A Comparison of Microstructure, Hardness, and Wear Behavior of Ti matrix Composites Reinforced with in-Situ Reinforcements Synthesized Using TiB2 and B4C

Alireza Zibanejad-rad

, Ali Alizadeh

, Seyyed Mehdi Abbasi

Abstract: (2044 Views)

Pressureless sintering was employed at 1400 °C to synthesize Ti matrix composites (TMCs) reinforced with in-situ TiB and TiC reinforcements using TiB₂ and B₄C initial reinforcements. The microstructure and wear behavior of the synthesized composites were evaluated and compared and the results showed that B₄C caused the formation of TiB-TiC in-situ hybrid reinforcements in the Ti matrix. Also, TiB was in the form of blades/needles and whiskers, and TiC was almost equiaxed.
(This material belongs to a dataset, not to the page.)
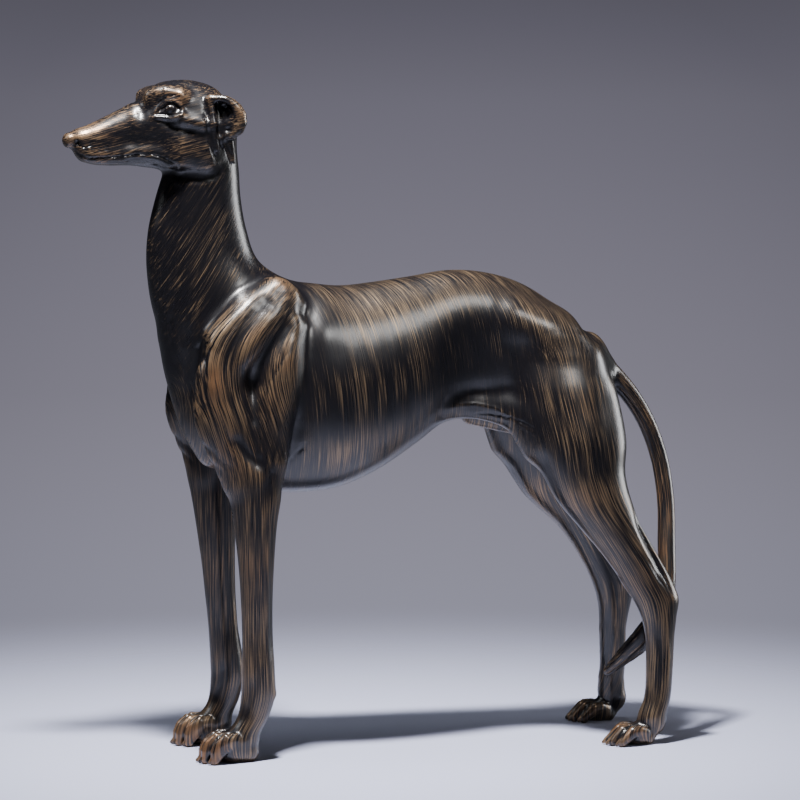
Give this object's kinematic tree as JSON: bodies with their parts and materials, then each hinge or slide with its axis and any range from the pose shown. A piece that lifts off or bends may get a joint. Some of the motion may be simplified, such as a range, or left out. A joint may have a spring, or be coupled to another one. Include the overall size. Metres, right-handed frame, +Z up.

Moreover, the volume fraction of the in-situ formed reinforcement using B₄C was much higher than that formed using TiB₂. In addition, although the hardness of the B₄C-synthesized composites was higher, the composite synthesized using 3 wt.% TiB₂ exhibited the highest hardness (425 HV). The wear test results showed that the sample synthesized using 3 wt.% TiB₂ showed the lowest wear rate at 50 N, mainly because of its higher hardness. The dominant wear mechanism in the samples synthesized using 3 wt.% B₄C was abrasive and delamination at 50 N and 100 N, respectively while in the samples synthesized 3 wt.% TiB₂, a combination of delamination and adhesive wear and adhesive wear was ruling, respectively.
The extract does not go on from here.